____ Given data

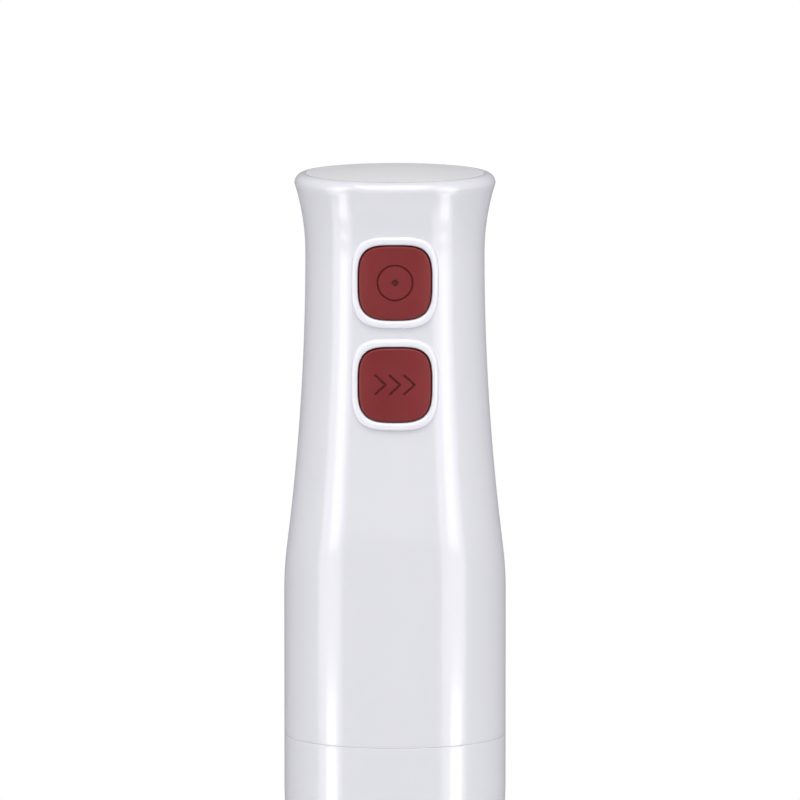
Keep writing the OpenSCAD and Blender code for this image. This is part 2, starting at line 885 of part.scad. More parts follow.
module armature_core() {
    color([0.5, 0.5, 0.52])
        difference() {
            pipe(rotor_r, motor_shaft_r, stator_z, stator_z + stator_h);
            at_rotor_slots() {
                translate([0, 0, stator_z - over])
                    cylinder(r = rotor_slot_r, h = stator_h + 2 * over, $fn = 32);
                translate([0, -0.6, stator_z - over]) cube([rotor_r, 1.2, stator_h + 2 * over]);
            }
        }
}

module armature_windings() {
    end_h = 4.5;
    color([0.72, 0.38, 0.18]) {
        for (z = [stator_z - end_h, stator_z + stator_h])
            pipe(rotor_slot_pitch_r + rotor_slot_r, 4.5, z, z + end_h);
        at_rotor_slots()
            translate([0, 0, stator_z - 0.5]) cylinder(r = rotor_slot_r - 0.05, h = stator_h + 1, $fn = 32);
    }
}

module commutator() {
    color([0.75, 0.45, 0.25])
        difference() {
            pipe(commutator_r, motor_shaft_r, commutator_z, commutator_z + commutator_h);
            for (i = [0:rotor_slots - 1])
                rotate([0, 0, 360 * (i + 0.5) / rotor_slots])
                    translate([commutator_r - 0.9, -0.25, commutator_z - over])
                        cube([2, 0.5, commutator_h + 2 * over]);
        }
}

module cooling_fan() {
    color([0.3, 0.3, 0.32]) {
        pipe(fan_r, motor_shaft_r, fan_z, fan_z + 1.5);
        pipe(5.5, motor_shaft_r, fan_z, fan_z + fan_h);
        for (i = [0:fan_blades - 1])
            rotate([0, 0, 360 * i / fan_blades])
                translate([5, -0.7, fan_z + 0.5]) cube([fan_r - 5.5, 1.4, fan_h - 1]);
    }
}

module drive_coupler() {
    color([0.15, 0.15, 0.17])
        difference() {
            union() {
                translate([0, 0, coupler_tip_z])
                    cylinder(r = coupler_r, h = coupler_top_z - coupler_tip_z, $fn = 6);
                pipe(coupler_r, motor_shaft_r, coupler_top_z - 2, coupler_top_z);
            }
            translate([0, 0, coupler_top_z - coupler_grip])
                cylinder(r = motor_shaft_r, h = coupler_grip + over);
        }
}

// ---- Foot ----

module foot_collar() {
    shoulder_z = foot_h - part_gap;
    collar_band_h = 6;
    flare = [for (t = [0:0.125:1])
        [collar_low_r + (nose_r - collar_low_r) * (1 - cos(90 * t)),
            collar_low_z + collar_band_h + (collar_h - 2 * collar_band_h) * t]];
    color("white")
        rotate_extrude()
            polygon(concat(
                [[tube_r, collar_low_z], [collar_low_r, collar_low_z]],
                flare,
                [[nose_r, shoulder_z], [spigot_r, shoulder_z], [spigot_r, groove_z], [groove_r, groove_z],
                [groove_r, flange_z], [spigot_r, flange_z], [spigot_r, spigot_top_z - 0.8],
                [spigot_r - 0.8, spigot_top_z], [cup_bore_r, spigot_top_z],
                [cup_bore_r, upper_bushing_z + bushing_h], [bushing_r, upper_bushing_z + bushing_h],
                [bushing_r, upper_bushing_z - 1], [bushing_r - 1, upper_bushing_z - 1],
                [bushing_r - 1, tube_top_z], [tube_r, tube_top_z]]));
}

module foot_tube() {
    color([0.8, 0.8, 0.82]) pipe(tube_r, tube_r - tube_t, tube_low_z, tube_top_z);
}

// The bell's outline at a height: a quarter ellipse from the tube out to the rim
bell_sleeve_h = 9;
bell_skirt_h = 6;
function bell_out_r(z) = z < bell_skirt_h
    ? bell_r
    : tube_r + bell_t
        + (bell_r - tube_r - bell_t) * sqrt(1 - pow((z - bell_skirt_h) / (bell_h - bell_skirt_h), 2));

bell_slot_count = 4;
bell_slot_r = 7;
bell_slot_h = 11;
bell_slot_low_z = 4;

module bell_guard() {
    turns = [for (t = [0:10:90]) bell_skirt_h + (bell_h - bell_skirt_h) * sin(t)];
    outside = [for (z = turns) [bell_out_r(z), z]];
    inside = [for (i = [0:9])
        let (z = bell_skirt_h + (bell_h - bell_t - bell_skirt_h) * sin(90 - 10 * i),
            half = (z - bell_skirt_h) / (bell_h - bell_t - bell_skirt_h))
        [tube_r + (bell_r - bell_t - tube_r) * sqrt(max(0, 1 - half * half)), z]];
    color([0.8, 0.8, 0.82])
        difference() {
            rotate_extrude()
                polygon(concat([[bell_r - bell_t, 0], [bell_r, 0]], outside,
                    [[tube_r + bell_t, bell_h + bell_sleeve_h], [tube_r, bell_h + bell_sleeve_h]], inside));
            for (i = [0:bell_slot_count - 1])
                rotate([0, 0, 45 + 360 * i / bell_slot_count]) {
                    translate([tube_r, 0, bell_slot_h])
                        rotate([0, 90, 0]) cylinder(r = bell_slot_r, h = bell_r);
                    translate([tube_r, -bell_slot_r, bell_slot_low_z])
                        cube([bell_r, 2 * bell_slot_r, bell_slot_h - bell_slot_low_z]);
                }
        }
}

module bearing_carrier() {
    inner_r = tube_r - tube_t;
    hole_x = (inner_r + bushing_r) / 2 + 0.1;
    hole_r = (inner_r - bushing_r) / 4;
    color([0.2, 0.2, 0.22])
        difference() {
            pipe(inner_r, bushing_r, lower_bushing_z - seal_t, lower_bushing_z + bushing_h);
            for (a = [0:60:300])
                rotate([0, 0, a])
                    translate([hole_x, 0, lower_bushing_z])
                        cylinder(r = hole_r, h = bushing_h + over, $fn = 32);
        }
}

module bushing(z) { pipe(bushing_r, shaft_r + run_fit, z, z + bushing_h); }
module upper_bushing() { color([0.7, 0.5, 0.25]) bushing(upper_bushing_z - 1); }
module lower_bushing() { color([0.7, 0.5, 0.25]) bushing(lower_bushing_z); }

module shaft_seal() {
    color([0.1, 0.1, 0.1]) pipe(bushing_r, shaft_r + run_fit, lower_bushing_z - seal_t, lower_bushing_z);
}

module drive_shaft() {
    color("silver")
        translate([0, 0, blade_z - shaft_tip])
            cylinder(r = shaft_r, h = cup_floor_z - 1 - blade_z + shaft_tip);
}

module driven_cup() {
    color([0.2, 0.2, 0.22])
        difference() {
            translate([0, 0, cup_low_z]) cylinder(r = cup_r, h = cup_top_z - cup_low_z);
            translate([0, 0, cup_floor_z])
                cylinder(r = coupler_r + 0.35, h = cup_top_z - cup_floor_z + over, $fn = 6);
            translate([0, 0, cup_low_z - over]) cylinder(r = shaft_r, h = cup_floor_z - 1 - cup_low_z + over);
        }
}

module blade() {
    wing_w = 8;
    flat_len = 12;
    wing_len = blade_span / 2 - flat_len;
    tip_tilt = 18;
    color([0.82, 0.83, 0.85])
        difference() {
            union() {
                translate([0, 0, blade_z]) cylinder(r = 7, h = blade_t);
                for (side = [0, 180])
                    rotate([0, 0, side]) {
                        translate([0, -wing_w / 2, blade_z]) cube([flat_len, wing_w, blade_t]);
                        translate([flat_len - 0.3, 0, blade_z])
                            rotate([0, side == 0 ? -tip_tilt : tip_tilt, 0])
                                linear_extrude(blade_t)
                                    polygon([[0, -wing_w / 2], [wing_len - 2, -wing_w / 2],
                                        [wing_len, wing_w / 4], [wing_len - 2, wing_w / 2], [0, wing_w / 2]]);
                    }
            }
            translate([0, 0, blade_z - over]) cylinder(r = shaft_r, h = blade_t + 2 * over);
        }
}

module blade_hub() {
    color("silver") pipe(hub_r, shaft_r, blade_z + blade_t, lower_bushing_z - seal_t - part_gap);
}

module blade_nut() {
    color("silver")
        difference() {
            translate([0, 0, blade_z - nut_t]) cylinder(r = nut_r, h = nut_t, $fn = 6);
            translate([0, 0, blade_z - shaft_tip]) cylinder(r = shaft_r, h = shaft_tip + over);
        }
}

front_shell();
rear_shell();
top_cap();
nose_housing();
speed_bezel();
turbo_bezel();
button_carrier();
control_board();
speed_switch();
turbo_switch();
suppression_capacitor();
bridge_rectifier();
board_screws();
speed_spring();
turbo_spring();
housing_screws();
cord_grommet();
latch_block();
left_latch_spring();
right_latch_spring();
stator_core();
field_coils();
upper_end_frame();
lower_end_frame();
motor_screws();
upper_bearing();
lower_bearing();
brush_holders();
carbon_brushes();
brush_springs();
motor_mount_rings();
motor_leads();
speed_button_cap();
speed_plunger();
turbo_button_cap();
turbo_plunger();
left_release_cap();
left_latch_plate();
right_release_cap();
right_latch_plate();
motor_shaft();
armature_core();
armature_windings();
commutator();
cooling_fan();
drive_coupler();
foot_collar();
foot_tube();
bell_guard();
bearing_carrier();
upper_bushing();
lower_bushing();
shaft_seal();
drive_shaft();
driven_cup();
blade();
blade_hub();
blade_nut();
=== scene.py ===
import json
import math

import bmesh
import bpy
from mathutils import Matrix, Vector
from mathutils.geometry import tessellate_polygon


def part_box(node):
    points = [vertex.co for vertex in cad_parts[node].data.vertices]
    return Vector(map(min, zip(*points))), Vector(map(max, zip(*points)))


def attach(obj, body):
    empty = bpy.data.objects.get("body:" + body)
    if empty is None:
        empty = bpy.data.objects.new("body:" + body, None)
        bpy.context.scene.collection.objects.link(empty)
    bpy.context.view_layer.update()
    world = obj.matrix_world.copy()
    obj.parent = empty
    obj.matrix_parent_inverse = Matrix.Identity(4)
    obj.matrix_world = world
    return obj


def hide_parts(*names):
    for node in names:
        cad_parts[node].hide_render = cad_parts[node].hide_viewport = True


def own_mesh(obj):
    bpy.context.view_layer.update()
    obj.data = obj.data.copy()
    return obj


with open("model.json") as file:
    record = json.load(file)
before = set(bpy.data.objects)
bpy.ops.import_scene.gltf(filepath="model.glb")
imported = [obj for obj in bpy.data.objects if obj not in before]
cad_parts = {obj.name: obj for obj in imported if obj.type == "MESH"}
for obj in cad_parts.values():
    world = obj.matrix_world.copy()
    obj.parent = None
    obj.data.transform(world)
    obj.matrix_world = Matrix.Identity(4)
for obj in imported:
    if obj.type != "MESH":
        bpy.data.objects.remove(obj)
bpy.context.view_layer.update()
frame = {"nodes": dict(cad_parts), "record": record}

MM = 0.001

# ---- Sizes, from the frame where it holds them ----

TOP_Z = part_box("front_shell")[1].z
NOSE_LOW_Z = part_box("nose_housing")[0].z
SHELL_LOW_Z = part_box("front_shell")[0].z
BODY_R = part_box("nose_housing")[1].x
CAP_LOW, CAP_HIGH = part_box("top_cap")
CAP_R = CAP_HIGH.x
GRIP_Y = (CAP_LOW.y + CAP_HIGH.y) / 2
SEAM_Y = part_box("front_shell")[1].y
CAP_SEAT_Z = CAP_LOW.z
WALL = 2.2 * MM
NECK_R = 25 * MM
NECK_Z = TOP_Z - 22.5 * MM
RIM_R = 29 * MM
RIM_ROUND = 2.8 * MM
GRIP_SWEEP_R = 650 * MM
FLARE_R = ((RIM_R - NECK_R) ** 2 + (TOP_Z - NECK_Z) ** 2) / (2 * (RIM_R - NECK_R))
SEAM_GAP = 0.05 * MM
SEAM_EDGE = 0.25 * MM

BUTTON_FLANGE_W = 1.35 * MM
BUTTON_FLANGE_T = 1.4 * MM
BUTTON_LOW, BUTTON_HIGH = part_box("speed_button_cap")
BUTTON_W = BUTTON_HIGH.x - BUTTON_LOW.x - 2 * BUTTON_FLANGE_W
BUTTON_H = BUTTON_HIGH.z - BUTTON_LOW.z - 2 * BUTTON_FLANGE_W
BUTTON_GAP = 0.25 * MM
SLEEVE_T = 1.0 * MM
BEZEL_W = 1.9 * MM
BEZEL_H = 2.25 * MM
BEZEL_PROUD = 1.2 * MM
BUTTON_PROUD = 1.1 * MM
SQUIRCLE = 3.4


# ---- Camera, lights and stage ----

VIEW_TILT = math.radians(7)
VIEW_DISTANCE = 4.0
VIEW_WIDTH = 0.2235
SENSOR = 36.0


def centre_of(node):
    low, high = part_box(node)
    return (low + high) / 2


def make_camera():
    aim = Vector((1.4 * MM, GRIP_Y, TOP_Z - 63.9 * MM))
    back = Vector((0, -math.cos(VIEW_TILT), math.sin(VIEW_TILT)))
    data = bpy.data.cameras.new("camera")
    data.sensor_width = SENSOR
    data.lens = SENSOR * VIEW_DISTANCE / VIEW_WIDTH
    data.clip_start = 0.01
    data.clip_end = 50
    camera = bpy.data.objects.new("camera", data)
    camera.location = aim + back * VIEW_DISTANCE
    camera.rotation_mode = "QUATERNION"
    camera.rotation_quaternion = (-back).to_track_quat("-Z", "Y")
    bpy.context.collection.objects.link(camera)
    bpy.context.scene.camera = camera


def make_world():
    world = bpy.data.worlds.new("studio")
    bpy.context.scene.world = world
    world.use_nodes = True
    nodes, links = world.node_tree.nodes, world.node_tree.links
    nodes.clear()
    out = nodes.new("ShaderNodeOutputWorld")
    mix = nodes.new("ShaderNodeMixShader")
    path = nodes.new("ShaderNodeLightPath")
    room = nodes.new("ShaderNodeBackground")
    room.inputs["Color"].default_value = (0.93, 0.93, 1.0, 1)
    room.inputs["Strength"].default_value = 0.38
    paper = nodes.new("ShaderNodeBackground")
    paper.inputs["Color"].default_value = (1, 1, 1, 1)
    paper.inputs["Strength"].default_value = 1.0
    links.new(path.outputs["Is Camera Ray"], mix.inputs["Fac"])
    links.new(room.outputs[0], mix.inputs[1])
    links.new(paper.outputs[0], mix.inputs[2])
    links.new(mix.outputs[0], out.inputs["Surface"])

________

What you are asked to do: Retype only this portion of the data above: the line containing "imported = [obj", the line containing "return (low + high) / 2", and all lines between them, exactly.

Result of this exercise:
imported = [obj for obj in bpy.data.objects if obj not in before]
cad_parts = {obj.name: obj for obj in imported if obj.type == "MESH"}
for obj in cad_parts.values():
    world = obj.matrix_world.copy()
    obj.parent = None
    obj.data.transform(world)
    obj.matrix_world = Matrix.Identity(4)
for obj in imported:
    if obj.type != "MESH":
        bpy.data.objects.remove(obj)
bpy.context.view_layer.update()
frame = {"nodes": dict(cad_parts), "record": record}

MM = 0.001

# ---- Sizes, from the frame where it holds them ----

TOP_Z = part_box("front_shell")[1].z
NOSE_LOW_Z = part_box("nose_housing")[0].z
SHELL_LOW_Z = part_box("front_shell")[0].z
BODY_R = part_box("nose_housing")[1].x
CAP_LOW, CAP_HIGH = part_box("top_cap")
CAP_R = CAP_HIGH.x
GRIP_Y = (CAP_LOW.y + CAP_HIGH.y) / 2
SEAM_Y = part_box("front_shell")[1].y
CAP_SEAT_Z = CAP_LOW.z
WALL = 2.2 * MM
NECK_R = 25 * MM
NECK_Z = TOP_Z - 22.5 * MM
RIM_R = 29 * MM
RIM_ROUND = 2.8 * MM
GRIP_SWEEP_R = 650 * MM
FLARE_R = ((RIM_R - NECK_R) ** 2 + (TOP_Z - NECK_Z) ** 2) / (2 * (RIM_R - NECK_R))
SEAM_GAP = 0.05 * MM
SEAM_EDGE = 0.25 * MM

BUTTON_FLANGE_W = 1.35 * MM
BUTTON_FLANGE_T = 1.4 * MM
BUTTON_LOW, BUTTON_HIGH = part_box("speed_button_cap")
BUTTON_W = BUTTON_HIGH.x - BUTTON_LOW.x - 2 * BUTTON_FLANGE_W
BUTTON_H = BUTTON_HIGH.z - BUTTON_LOW.z - 2 * BUTTON_FLANGE_W
BUTTON_GAP = 0.25 * MM
SLEEVE_T = 1.0 * MM
BEZEL_W = 1.9 * MM
BEZEL_H = 2.25 * MM
BEZEL_PROUD = 1.2 * MM
BUTTON_PROUD = 1.1 * MM
SQUIRCLE = 3.4


# ---- Camera, lights and stage ----

VIEW_TILT = math.radians(7)
VIEW_DISTANCE = 4.0
VIEW_WIDTH = 0.2235
SENSOR = 36.0


def centre_of(node):
    low, high = part_box(node)
    return (low + high) / 2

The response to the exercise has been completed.